The Pfizer spokesperson says that the company will discuss with the FDA how it will gather data to comprehensively measure safety and efficacy if participants cross over. The company’s clinical-trial plan says it intends to monitor participants for two years after their final vaccine dose.

Other COVID-19 vaccine developers are also grappling with these issues. Eduardo Spitzer, the scientific director of the Elea Phoenix Laboratory in Buenos Aires, which is running trials in Argentina of a Chinese vaccine from Sinopharm in Beijing, is sure that the country will start an emergency-use vaccination programme. If that happens, doctors, nurses and other essential workers, many of whom have been enrolled in the trial, might be given mandatory vaccinations and therefore no longer qualify for participation in the trial. Other participants in the placebo group might drop out to get a shot they know is the vaccine. “I am 200% sure that an EUA will affect the trial,” says Spitzer.

Managing trial disruption
There are ways of managing such disruptions without jeopardizing the trial outcome, says Kathleen Neuzil, director of the Center for Vaccine Development and Global Health at the University of Maryland in Baltimore. She is also co-chair of the US National Institutes of Health’s COVID-19 Prevention Trials Network, which arranges clinical trials for companies including Pfizer and Moderna. Participants who initially received a placebo but crossed over to get the vaccine could be monitored as a separate group, and a comparison of the vaccine’s long-term efficacy and safety could be made between those groups, she says. Neuzil used a similar set-up to determine the length of protection offered by the first shingles vaccine.
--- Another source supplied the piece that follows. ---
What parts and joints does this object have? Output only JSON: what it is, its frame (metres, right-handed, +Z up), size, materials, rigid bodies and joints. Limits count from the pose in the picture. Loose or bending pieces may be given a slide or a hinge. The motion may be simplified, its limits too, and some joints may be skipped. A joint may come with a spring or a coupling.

Before unblinding the trials, companies could also ask volunteers to remain in the study and receive the vaccination as soon as the trial is over, says Corey.

Christian Smerz from Houston, Texas, a participant in the Pfizer trial, told Nature that he understands the importance of the placebo group for further testing and would consider staying in the trial.

Companies and regulators can also gather safety and efficacy data on people in the high-risk groups who purchase the vaccines, says Eng Eong Ooi, an infectious-disease researcher at Duke–NUS Medical School in Singapore.

But such data can be biased because they cannot be compared with data from a control group, says Ooi. However, they can still provide useful insights into safety and efficacy, he says. “We cannot have the best of both worlds. The world is in need of what we have now,” he says.

Nevertheless, once a COVID-19 vaccine receives emergency authorization, trials of subsequent vaccines will become more complicated, says Ooi, who is developing a vaccine that is in early trials. Companies starting new trials will have to show that their vaccines are better than those granted emergency approval, making trials more expensive. “Any vaccine approved, even if only for emergency use, will change the landscape of how vaccines get into the market,” he says.